During our conversation, Mark repeatedly referred to the teams he worked with at both TNC and Goldman. He credits his colleagues with the success sometimes attributed to him.
He conceded that his ability to get the best outcomes from teams was his superpower.
How to Develop Ensuring the Best Outcome From Teams as a Superpower
Mark explained some of the early training he received at Goldman Sachs. Assigned to value the various business units of a conglomerate for possible sale, his boss told him to talk to the senior people in the firm to gather their input. When Mark presented the findings to a top banker, he challenged Mark name by name about the judgments he’d collected.
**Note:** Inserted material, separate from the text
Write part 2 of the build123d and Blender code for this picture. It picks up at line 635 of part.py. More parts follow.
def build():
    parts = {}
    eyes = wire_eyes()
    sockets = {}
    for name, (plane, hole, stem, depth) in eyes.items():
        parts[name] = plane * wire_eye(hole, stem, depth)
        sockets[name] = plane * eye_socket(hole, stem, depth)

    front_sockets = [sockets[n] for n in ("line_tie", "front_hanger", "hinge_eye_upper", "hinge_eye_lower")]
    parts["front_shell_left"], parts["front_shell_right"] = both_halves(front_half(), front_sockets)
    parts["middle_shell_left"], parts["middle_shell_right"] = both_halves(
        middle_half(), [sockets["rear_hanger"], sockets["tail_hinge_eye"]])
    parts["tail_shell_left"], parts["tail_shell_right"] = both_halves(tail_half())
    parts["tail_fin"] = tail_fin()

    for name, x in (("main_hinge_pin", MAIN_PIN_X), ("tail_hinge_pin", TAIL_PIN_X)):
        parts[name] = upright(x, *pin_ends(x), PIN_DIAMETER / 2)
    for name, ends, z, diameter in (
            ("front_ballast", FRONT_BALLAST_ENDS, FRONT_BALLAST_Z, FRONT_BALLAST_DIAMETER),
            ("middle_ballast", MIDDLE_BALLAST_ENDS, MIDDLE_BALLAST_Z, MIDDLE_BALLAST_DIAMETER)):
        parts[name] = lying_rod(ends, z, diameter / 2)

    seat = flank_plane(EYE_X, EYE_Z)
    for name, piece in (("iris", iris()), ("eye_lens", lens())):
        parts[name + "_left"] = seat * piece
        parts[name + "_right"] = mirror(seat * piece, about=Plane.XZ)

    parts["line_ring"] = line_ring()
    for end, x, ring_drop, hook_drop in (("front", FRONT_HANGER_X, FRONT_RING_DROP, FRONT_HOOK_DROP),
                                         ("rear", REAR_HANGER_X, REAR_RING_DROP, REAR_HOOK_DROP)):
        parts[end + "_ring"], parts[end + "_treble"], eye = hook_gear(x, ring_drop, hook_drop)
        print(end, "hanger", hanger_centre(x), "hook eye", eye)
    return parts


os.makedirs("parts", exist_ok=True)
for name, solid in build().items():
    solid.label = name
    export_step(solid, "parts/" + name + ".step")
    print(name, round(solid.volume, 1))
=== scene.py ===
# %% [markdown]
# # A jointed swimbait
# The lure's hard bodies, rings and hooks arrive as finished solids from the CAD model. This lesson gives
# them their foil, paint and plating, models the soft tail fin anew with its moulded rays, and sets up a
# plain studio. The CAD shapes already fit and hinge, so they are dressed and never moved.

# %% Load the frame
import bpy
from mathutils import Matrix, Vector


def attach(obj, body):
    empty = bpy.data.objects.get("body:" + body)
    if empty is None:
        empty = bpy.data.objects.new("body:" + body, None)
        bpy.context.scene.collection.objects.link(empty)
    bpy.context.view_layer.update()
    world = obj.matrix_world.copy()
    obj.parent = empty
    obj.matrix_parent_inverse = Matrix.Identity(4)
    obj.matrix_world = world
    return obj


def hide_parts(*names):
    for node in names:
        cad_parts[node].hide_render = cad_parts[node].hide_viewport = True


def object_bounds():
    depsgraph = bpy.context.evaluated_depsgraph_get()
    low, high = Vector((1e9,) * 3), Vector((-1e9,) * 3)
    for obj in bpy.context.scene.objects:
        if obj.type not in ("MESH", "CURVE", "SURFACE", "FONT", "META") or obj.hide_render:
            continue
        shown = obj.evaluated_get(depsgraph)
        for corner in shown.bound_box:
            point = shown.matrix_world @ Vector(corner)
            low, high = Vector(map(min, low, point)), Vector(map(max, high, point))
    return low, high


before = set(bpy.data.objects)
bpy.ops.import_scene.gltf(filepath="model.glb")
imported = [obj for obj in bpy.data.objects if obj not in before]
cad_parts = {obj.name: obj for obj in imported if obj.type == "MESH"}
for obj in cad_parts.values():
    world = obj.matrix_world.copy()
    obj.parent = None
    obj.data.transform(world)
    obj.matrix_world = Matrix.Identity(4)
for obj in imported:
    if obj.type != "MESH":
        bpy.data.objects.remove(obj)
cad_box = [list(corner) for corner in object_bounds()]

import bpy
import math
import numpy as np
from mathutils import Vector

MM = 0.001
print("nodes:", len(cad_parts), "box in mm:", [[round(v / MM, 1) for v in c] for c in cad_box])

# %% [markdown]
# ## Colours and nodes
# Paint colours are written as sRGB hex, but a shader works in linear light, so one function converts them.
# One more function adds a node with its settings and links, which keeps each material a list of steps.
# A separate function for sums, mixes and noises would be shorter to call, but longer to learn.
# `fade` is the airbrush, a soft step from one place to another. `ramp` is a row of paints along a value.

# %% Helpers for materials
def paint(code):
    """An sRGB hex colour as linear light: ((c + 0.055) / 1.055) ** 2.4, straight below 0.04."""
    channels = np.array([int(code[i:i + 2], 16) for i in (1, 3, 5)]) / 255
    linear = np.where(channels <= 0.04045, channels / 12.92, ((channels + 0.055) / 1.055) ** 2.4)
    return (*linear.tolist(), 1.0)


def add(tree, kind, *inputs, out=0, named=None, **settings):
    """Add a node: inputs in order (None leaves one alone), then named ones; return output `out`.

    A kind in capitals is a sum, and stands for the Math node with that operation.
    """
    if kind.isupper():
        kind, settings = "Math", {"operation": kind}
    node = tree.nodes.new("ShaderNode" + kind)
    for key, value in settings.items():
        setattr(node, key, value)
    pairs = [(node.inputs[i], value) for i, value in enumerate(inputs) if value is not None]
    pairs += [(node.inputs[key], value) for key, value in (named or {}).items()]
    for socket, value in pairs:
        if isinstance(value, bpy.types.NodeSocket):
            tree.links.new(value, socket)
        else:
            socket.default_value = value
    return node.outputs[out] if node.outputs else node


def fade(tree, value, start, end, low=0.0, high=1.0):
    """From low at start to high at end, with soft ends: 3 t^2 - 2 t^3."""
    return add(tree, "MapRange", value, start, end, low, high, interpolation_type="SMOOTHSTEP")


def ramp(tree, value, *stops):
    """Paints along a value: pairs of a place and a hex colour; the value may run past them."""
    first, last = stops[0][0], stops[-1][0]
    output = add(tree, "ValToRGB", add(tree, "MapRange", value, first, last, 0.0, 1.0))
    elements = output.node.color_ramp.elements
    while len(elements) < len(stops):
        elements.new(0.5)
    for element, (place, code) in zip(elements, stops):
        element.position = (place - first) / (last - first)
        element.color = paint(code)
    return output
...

“He starts saying, ‘Did you ask Mr. X? Did you ask Miss Y?’ naming partners at the firm. And I’m thinking, Oh good, I did ask these people,” Mark says. “Then he said, ‘Did you ask Mr. A.? Did you ask Mr. B?’ And these were names I wasn’t familiar with, so I said, ‘So I said, no, I didn’t ask them, who are they?’ It turned out they were retired partners from Goldman Sachs.”
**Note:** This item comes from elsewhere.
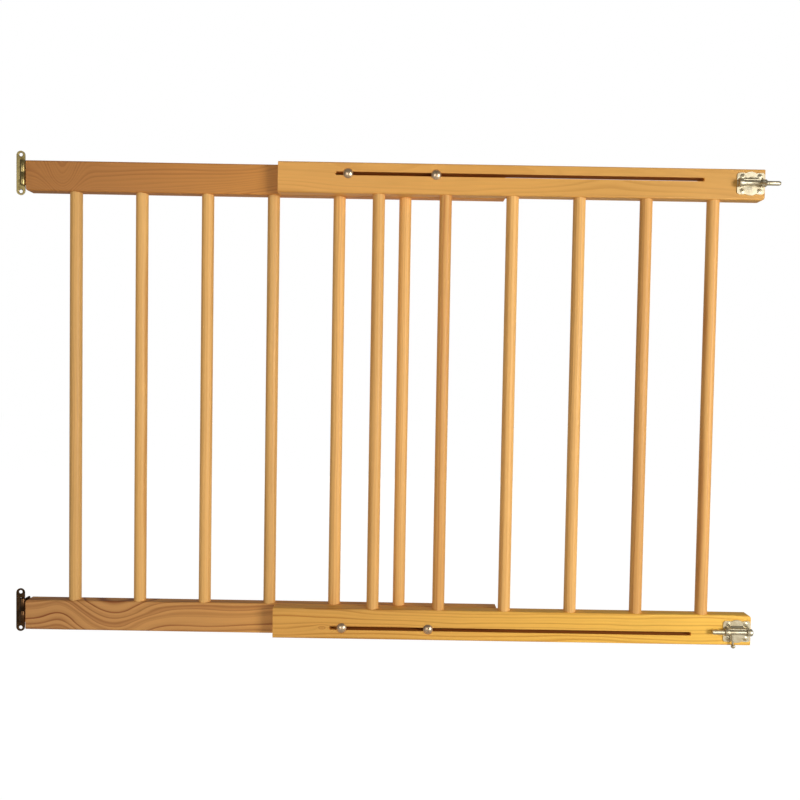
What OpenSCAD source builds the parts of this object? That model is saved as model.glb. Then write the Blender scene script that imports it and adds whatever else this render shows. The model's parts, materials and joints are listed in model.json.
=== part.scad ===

The expectation for involving large numbers of colleagues in the dialog proved to be a foundational lesson that he has sought to apply to throughout his career.
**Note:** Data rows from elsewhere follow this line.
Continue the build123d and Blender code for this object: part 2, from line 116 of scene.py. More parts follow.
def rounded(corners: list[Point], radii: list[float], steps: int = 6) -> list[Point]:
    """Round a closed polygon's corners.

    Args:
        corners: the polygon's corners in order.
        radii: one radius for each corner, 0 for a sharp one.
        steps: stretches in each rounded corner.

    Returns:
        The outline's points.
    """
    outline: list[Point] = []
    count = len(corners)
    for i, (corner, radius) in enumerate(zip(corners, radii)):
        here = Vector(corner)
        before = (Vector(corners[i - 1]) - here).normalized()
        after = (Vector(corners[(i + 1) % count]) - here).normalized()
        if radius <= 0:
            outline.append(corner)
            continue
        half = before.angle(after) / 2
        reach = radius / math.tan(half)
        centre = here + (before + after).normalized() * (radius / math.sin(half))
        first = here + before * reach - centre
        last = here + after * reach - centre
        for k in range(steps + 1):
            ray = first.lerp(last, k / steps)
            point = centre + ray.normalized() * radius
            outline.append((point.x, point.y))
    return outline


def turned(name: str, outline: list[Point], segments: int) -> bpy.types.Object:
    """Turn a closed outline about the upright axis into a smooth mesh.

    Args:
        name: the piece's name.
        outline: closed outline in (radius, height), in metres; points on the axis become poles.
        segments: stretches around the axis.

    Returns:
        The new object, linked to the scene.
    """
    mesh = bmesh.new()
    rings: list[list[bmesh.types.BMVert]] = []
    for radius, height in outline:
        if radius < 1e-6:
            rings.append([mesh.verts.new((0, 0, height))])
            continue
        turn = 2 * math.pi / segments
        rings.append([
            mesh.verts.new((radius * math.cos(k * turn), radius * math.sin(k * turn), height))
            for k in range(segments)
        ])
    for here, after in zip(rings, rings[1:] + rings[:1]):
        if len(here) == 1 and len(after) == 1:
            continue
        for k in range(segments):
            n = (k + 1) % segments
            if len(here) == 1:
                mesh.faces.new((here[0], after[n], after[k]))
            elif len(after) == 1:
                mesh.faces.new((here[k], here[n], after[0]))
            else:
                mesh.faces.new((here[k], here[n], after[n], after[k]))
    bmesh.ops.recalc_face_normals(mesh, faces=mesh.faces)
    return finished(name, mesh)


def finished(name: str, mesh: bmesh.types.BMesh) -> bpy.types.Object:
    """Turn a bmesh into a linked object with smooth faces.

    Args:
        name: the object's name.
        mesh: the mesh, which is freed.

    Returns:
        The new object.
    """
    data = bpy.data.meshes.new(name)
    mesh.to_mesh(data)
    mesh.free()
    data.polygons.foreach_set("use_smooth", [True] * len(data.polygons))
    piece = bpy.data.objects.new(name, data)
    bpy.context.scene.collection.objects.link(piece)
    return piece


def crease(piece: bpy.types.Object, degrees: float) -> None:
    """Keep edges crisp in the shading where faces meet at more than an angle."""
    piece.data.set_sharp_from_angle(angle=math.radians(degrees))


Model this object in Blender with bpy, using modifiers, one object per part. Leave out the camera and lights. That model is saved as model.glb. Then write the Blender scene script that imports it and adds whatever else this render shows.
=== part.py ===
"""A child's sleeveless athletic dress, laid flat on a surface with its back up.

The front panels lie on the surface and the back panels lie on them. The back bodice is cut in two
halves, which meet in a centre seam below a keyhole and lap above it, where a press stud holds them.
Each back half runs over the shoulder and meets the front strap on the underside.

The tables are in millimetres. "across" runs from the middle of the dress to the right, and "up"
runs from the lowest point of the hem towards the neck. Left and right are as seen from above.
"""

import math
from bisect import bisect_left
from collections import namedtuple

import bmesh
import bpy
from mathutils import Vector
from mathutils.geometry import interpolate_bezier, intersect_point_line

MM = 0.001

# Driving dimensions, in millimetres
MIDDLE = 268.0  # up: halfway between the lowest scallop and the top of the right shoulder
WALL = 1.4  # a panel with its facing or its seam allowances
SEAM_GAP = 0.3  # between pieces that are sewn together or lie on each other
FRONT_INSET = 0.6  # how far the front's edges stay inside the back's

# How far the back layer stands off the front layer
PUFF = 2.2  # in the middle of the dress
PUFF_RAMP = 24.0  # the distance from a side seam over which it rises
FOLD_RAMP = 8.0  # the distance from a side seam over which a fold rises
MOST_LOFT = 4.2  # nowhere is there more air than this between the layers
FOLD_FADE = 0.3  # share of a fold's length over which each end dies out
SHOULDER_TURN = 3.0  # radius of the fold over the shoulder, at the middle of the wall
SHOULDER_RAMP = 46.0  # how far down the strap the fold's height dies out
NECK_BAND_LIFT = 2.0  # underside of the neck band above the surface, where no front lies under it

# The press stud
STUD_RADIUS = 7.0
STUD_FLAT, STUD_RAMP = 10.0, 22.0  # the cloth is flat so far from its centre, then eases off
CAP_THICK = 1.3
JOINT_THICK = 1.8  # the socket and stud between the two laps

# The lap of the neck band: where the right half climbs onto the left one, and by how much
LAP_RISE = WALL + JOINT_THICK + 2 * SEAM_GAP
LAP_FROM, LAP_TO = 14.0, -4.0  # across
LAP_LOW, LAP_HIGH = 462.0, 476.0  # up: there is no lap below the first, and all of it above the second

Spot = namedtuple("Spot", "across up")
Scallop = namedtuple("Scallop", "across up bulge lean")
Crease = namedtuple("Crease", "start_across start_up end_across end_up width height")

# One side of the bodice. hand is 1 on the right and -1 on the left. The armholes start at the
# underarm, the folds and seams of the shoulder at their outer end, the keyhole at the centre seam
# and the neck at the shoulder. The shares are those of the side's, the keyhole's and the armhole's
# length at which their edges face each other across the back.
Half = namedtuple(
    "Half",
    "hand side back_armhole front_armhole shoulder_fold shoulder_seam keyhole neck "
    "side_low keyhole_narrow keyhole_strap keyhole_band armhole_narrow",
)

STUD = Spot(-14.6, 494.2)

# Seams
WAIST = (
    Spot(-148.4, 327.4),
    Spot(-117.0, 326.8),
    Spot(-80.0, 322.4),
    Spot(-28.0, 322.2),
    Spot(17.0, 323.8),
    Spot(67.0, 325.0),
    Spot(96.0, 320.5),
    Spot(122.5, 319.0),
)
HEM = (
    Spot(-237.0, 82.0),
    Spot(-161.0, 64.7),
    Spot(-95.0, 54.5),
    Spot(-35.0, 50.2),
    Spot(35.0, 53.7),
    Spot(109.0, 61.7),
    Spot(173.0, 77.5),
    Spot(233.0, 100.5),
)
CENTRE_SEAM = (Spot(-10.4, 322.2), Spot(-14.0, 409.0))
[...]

Interestingly, in evidence of genuine humility, Mark quickly added something he needs to learn to do even better: listen. In that regard, he identified a specific action he could do to improve. He recognized that there are people who are circumstantially less able to share negative feedback, and so they don’t. He learned that he needs to create a vehicle or pathway to enable people whose voices may not be heard because of their relative junior status or a personality trait to speak up and be heard.
He also shared a powerful insight about the relevance of continuing to learn to develop new skills even in middle age and beyond. He suggested that learning to get more from teams or be a better listener could be worth trying, even if you have gray hair.
One of my duties, of course, at TNC was, of course, to be attentive to and get to know our volunteers and our donors and supporters. A lot of them are senior people. And so for the first time in my life, really apart from relatives, I had a lot of friends who were in their eighties, even their late eighties. Often these events would be organized on social basies, dinners or receptions. And my wife, Amy would go to them with me. It was really fun for both of us. Amy and I would often say to one another, 'You know, Frank there, even though he's a pretty old person, he's one of the most youthful people we know, energetic, interested in others.'
The reason, I think, is he, he and others like him. They found the secret of a long, joyous, happy life. Find a cause that you care about and get to know people who can help you make a difference in that cause. So some of these people, they wanted to be important in the environmental space and whatever the way they could, that required them to spend time with younger people to ask for help, to stay highly engaged. And by the way, when you're doing that kind of stuff, you quit worrying about yourself so much you're worrying about something bigger and more important. And these people, they're happy, they're engaged. They're having they're living great lives. I don't see why anyone can't choose to do that.
So, young or old, you can develop your passion for solving problems and learn to collaborate with others. You can make ensuring the best outcome from teams your superpower.